Items from a dataset
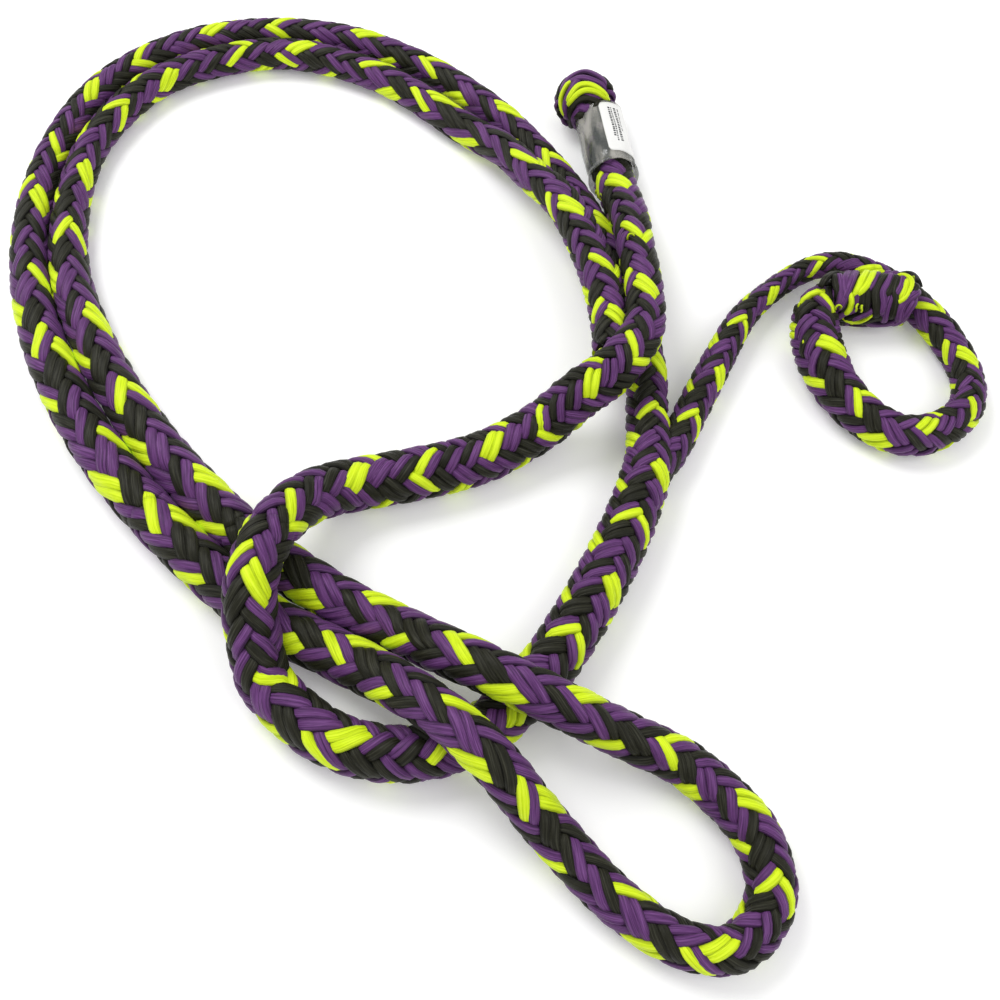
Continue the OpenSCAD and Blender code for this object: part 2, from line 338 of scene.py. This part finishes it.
def yarn_material(name, colour, deep, pale, roughness, sheen, painted_crease_shade):
    """Split-film yarn: fine lengthwise fibres that catch the light, slow patches of shade, and painted
    shade darkening each yarn's sides.
    """
    material, nodes, links, shader = new_material(name)
    uv = nodes.new("ShaderNodeUVMap")
    uv.uv_map = "Yarn"
    stretch = nodes.new("ShaderNodeMapping")
    stretch.inputs["Scale"].default_value = (60, 26, 1)
    links.new(uv.outputs["UV"], stretch.inputs["Vector"])
    fibres = nodes.new("ShaderNodeTexNoise")
    fibres.inputs["Scale"].default_value = 1.0
    fibres.inputs["Detail"].default_value = 5.0
    fibres.inputs["Roughness"].default_value = 0.65
    links.new(stretch.outputs["Vector"], fibres.inputs["Vector"])
    shade = nodes.new("ShaderNodeValToRGB")
    ramp = shade.color_ramp
    ramp.elements[0].position, ramp.elements[0].color = 0.30, (*deep, 1)
    ramp.elements[1].position, ramp.elements[1].color = 0.72, (*pale, 1)
    middle = ramp.elements.new(0.5)
    middle.color = (*colour, 1)
    links.new(fibres.outputs["Fac"], shade.inputs["Fac"])
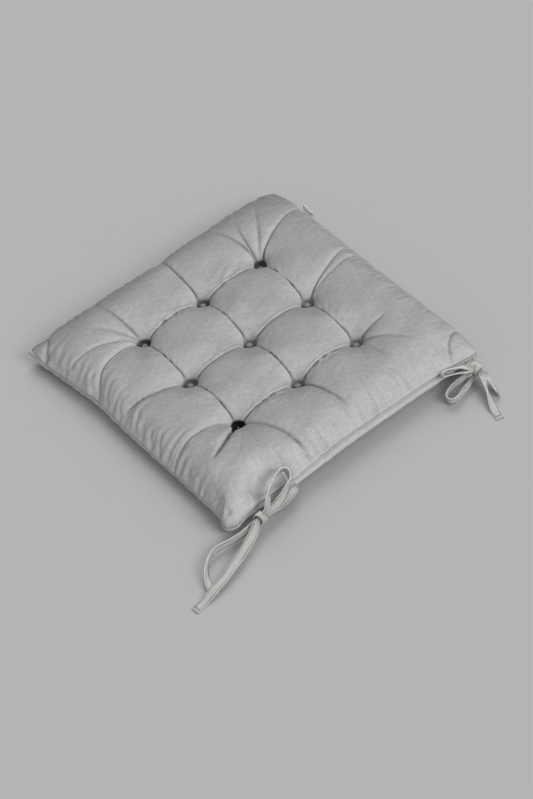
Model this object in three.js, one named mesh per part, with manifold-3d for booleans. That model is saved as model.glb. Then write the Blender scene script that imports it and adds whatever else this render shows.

= AIM =
Working from the material above, state how many lines contain "object"; give only the number.

= RESULT OF THE EXERCISE =
2